The speaker added another uninformed dig at Christianity by claiming it was stupid for Jesus to ever suggest you should love your neighbor. “What if your neighbor is an axe-murderer? How much sense would that make?” he asked derisively. If he had known of the passages I cite above, he would have been embarrassed by his own ignorance. As a general principle, Jesus argued, you should love your neighbor but the same Jesus would urge you to arm yourself if your neighbor threatens your life or property.
In The Life and Death Debate: Moral Issues of Our Time, Christian theologians Norman Geisler and J. P. Moreland write:
To permit murder when one could have prevented it is morally wrong. To allow a rape when one could have hindered it is evil.

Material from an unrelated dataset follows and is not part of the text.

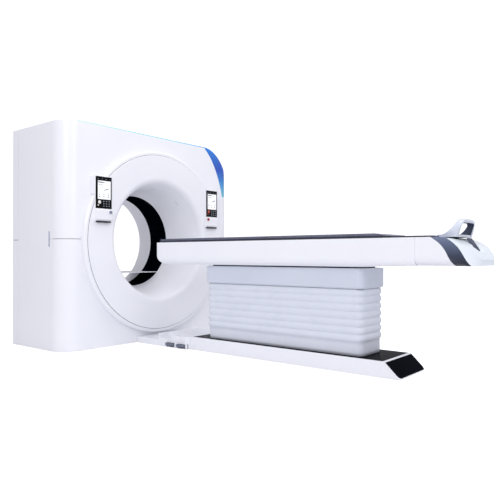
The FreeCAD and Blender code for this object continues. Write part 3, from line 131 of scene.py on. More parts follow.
def finish(name, light, dark, rough, grain_mm, depth_mm, patch_mm=220, stretch=(1, 1, 1), **shader):
    """A finish with broad patches between two colours and a fine bumped grain."""
    material = bpy.data.materials.new(name)
    material.use_nodes = True
    tree = material.node_tree
    surface = tree.nodes["Principled BSDF"]
    place = add(tree, "ShaderNodeTexCoord").outputs["Object"]
    lay = add(tree, "ShaderNodeMapping", {"Vector": place, "Scale": stretch}).outputs["Vector"]
    patch = add(tree, "ShaderNodeTexNoise",
                {"Vector": place, "Scale": 1 / (patch_mm * MM), "Detail": 3.0}).outputs["Fac"]
    grain = add(tree, "ShaderNodeTexNoise",
                {"Vector": lay, "Scale": 1 / (grain_mm * MM), "Detail": 2.0}).outputs["Fac"]
    colour = ramp(tree, patch, (0.30, dark), (0.70, light))
    gloss = add(tree, "ShaderNodeMapRange", {"Value": patch, "From Min": 0.3, "From Max": 0.7,
                                             "To Min": rough * 1.15, "To Max": rough * 0.85})
    bump = add(tree, "ShaderNodeBump", {"Height": grain, "Distance": depth_mm * MM,
                                        "Strength": 0.5})
    tree.links.new(colour, surface.inputs["Base Color"])
    tree.links.new(gloss.outputs["Result"], surface.inputs["Roughness"])
    tree.links.new(bump.outputs["Normal"], surface.inputs["Normal"])
    for key, value in shader.items():
        surface.inputs[key.replace("_", " ")].default_value = value
    return material, {"tree": tree, "surface": surface, "place": place, "patch": patch,
                      "bump": bump}


FINISH = {}
print("a finish has a colour, a gloss and a grain, all from noise in millimetres")

# %% [markdown]
# ## Painted covers
# The big covers are moulded polyurethane foam with a satin two-part enamel. Such paint is never
# quite flat: it has a faint orange peel, about 4 mm across, that softens the edges of reflections.
# The tail is the same paint with a trace more blue.

# %% Painted covers
FINISH["cover_white"], _ = finish("satin_white_enamel", "#f3f4f9", "#f0f1f7", 0.34, 4, 0.004,
                                  patch_mm=500, Coat_Weight=0.2, Coat_Roughness=0.16)
FINISH["tail_pale"], _ = finish("pale_blue_enamel", "#f0f6fc", "#e8f2fa", 0.34, 4, 0.004,
                                Coat_Weight=0.2, Coat_Roughness=0.16)
print("painted finishes:", sorted(FINISH))

# %% [markdown]
# ## The blue sweep
# A band of translucent film follows the front cover's upper edge. It is pale mint at the left,
# turns deep blue on the right-hand corner and fades to teal as it comes down the side. One value,
# the way along the band, drives a colour ramp, so the sweep has no seams.

# %% The blue sweep
material, parts = finish("printed_film", "#bfede5", "#9bdff0", 0.22, 3, 0.01, Coat_Weight=0.5)
tree = parts["tree"]
xyz = add(tree, "ShaderNodeSeparateXYZ", {"Vector": parts["place"]})
BAND_LEFT, BAND_RIGHT, BAND_TOP, BAND_DROP = -0.85, 1.0, 1.9, 0.57
fall = add(tree, "ShaderNodeMath", {0: BAND_TOP, 1: xyz.outputs["Z"]}, operation="SUBTRACT")
along = add(tree, "ShaderNodeMath", {0: xyz.outputs["X"], 1: fall.outputs["Value"]},
            operation="ADD")
share = add(tree, "ShaderNodeMapRange", {"Value": along.outputs["Value"], "From Min": BAND_LEFT,
                                         "From Max": BAND_RIGHT + BAND_DROP})
sweep = ramp(tree, share.outputs["Result"], (0.0, "#c9f0e8"), (0.45, "#8fdcf0"),
             (0.66, "#1f8fe0"), (0.76, "#0047b8"), (0.90, "#0b63c4"), (1.0, "#5fb8cf"))
tree.links.new(sweep, parts["surface"].inputs["Base Color"])
FINISH["accent_blue"] = material
print("sweep runs from", BAND_LEFT, "to", BAND_RIGHT, "m")

# %% [markdown]
# At the right-hand corner the film widens onto the front cover as a crescent. Its inner edge is a
# part of an ellipse inside the corner's own ellipse, so the crescent is nothing at both ends and
# widest half way. A mask worked out from X and Z lays the film's colours over the cover's paint.

# %% The crescent at the corner
material, parts = finish("enamel_with_corner_film", "#f3f4f9", "#f0f1f7", 0.34, 4, 0.004,
                         patch_mm=500, Coat_Weight=0.2, Coat_Roughness=0.16)
tree = parts["tree"]
xyz = add(tree, "ShaderNodeSeparateXYZ", {"Vector": parts["place"]})
CORNER_X, CORNER_Z, CORNER_WIDE, CORNER_TALL, CRESCENT = 0.635, 1.408, 0.262, 0.472, 0.40
reach = [add(tree, "ShaderNodeMapRange", {"Value": xyz.outputs[axis], "From Min": middle,
                                          "From Max": middle + size, "To Max": 1.0}, clamp=False)
         for axis, middle, size in (("X", CORNER_X, CORNER_WIDE), ("Z", CORNER_Z, CORNER_TALL))]
across, up = [add(tree, "ShaderNodeMath", {0: one.outputs["Result"], 1: 0.0},
                  operation="MAXIMUM").outputs["Value"] for one in reach]
both = add(tree, "ShaderNodeMath", {0: across, 1: up}, operation="MULTIPLY").outputs["Value"]
square_x = add(tree, "ShaderNodeMath", {0: across, 1: across}, operation="MULTIPLY")
square_sum = add(tree, "ShaderNodeMath", {0: up, 1: up, 2: square_x.outputs["Value"]},
                 operation="MULTIPLY_ADD")
lift = add(tree, "ShaderNodeMath", {0: both, 1: 2 * CRESCENT, 2: square_sum.outputs["Value"]},
           operation="MULTIPLY_ADD")
mask = add(tree, "ShaderNodeMapRange", {"Value": lift.outputs["Value"], "From Min": 0.995,
                                        "From Max": 1.010})
inside = add(tree, "ShaderNodeMath", {0: both, 1: 0.002}, operation="GREATER_THAN")
shown = add(tree, "ShaderNodeMath", {0: mask.outputs["Result"], 1: inside.outputs["Value"]},
            operation="MULTIPLY")
paint = ramp(tree, parts["patch"], (0.3, "#f0f1f7"), (0.7, "#f3f4f9"))
film = ramp(tree, up, (0.0, "#6fc3d8"), (0.35, "#1f7fd0"), (0.6, "#0047b8"), (1.0, "#1678d8"))
laid = add(tree, "ShaderNodeMix", {0: shown.outputs["Value"], 6: paint, 7: film},
           data_type="RGBA")
tree.links.new(laid.outputs[2], parts["surface"].inputs["Base Color"])
FINISH["cover_with_corner"] = material
print("crescent centre", CORNER_X, CORNER_Z)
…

To watch an act of cruelty to children without trying to intervene is morally inexcusable. In brief, not resisting evil is an evil of omission, and an evil of omission can be just as evil as an evil of commission. Any man who refuses to protect his wife and children against a violent intruder fails them morally.
When Elisjsha Dicken pulled out his gun to stop a shooting spree, he had every reason to believe he might attract the shooter’s aim and be killed himself. Fortunately, he was not, and he is among the living whose lives he saved.
If Elisjsha Dicken had been killed, the rest of us could at least take comfort in the words of Jesus as quoted in John 15:13. Greater love has no one than this: to lay down one’s life for one’s friends.
Elisjsha Dicken is not only a Good Samaritan. He’s a very good one. Give him a medal.